Data shown.
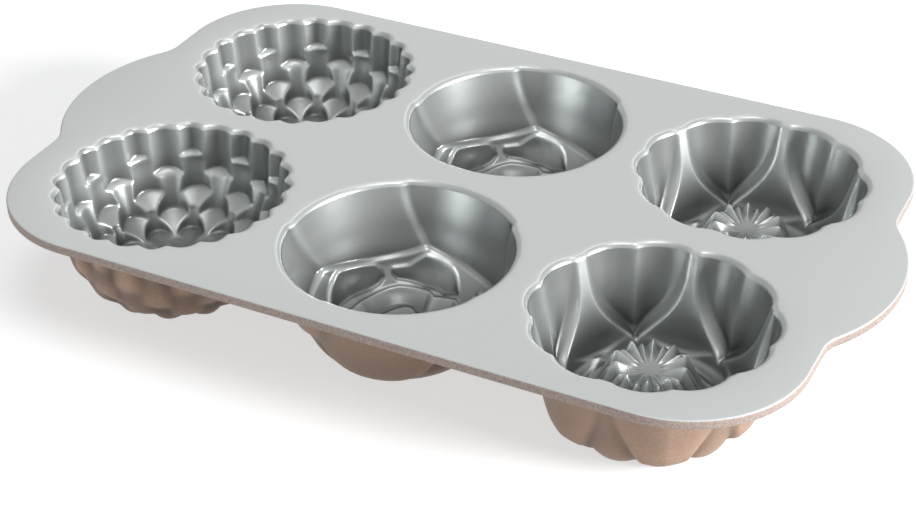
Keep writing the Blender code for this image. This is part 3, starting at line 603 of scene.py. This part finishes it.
def outer_surface(flower, degrees, rings, sizes):
    """The outside: a fuller section pushed along its normals by its own petals, down to the rest plane.

    What the outside lacks to that plane at its deepest point is added towards the foot.
    """
    columns = degrees.shape[1]
    if flower == "dahlia":
        core = Section(DAHLIA_CORE, DAHLIA_EASING)
        run = np.outer(np.linspace(0, core.length, rings), np.ones(columns))
        turned = np.tile(degrees[:1], (rings, 1))
        push = dahlia_push(turned, run, core, *DAHLIA_OUT, DAHLIA_OUT_BLEND)
    elif flower == "rose":
        core = Section(ROSE_CORE, ROSE_EASING)
        run = np.outer(np.linspace(0, core.length, rings), np.ones(columns))
        turned = degrees[:1] - rose_twist(np.minimum(run, ROSE_TWIST_RUN))
        push = rose_outside(turned, run, core)
    else:
        core = Section(LOTUS_CORE, LOTUS_OUT_EASING)
        run = np.outer(np.linspace(0, core.length, rings), np.ones(columns))
        turned = np.tile(degrees[:1], (rings, 1))
        push = lotus_outside(turned, run, core.at(run)[0])
    radius, depth, n_out, n_down = core.at(run)
    keep = np.clip(radius / OUTER_POLE, 0, 1)
    push = softened(push * keep + (1 - keep) * push.mean(axis=1, keepdims=True), 2)
    outer_radius = np.maximum(radius + n_out * push, 0.0)
    outer_depth = depth + n_down * np.clip(run / TOP_RUN, 0, 1) * push
    outer_depth += (PAN_HEIGHT - outer_depth.max()) * np.clip((depth - FOOT_DEPTHS[0]) / FOOT_DEPTHS[1], 0, 1)
    outer_depth = np.minimum(outer_depth, PAN_HEIGHT)
    outer_depth[0] = sizes.deck_thickness / MM
    outer_radius[-1] = 0.0
    return outer_radius, outer_depth, turned, -hollows(push)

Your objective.
Reproduce the entire listing word for word.

Written response.
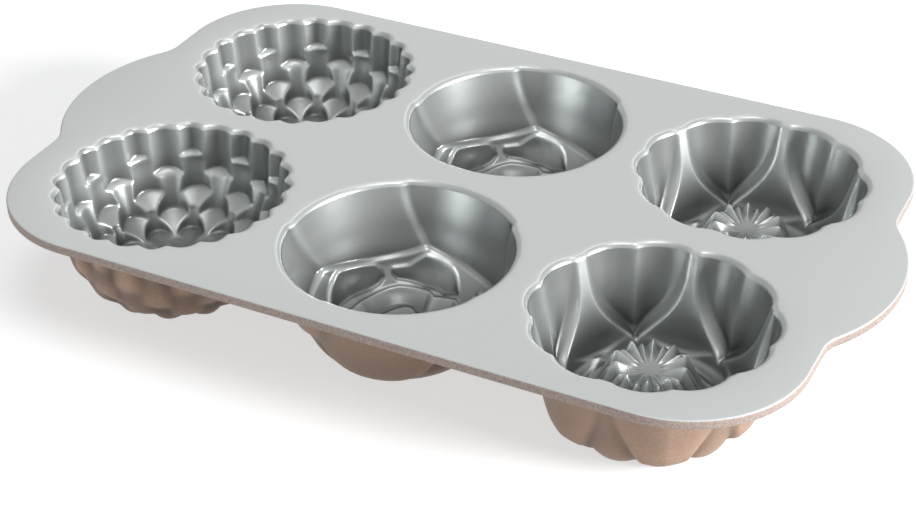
Keep writing the Blender code for this image. This is part 3, starting at line 603 of scene.py. This part finishes it.
def outer_surface(flower, degrees, rings, sizes):
    """The outside: a fuller section pushed along its normals by its own petals, down to the rest plane.

    What the outside lacks to that plane at its deepest point is added towards the foot.
    """
    columns = degrees.shape[1]
    if flower == "dahlia":
        core = Section(DAHLIA_CORE, DAHLIA_EASING)
        run = np.outer(np.linspace(0, core.length, rings), np.ones(columns))
        turned = np.tile(degrees[:1], (rings, 1))
        push = dahlia_push(turned, run, core, *DAHLIA_OUT, DAHLIA_OUT_BLEND)
    elif flower == "rose":
        core = Section(ROSE_CORE, ROSE_EASING)
        run = np.outer(np.linspace(0, core.length, rings), np.ones(columns))
        turned = degrees[:1] - rose_twist(np.minimum(run, ROSE_TWIST_RUN))
        push = rose_outside(turned, run, core)
    else:
        core = Section(LOTUS_CORE, LOTUS_OUT_EASING)
        run = np.outer(np.linspace(0, core.length, rings), np.ones(columns))
        turned = np.tile(degrees[:1], (rings, 1))
        push = lotus_outside(turned, run, core.at(run)[0])
    radius, depth, n_out, n_down = core.at(run)
    keep = np.clip(radius / OUTER_POLE, 0, 1)
    push = softened(push * keep + (1 - keep) * push.mean(axis=1, keepdims=True), 2)
    outer_radius = np.maximum(radius + n_out * push, 0.0)
    outer_depth = depth + n_down * np.clip(run / TOP_RUN, 0, 1) * push
    outer_depth += (PAN_HEIGHT - outer_depth.max()) * np.clip((depth - FOOT_DEPTHS[0]) / FOOT_DEPTHS[1], 0, 1)
    outer_depth = np.minimum(outer_depth, PAN_HEIGHT)
    outer_depth[0] = sizes.deck_thickness / MM
    outer_radius[-1] = 0.0
    return outer_radius, outer_depth, turned, -hollows(push)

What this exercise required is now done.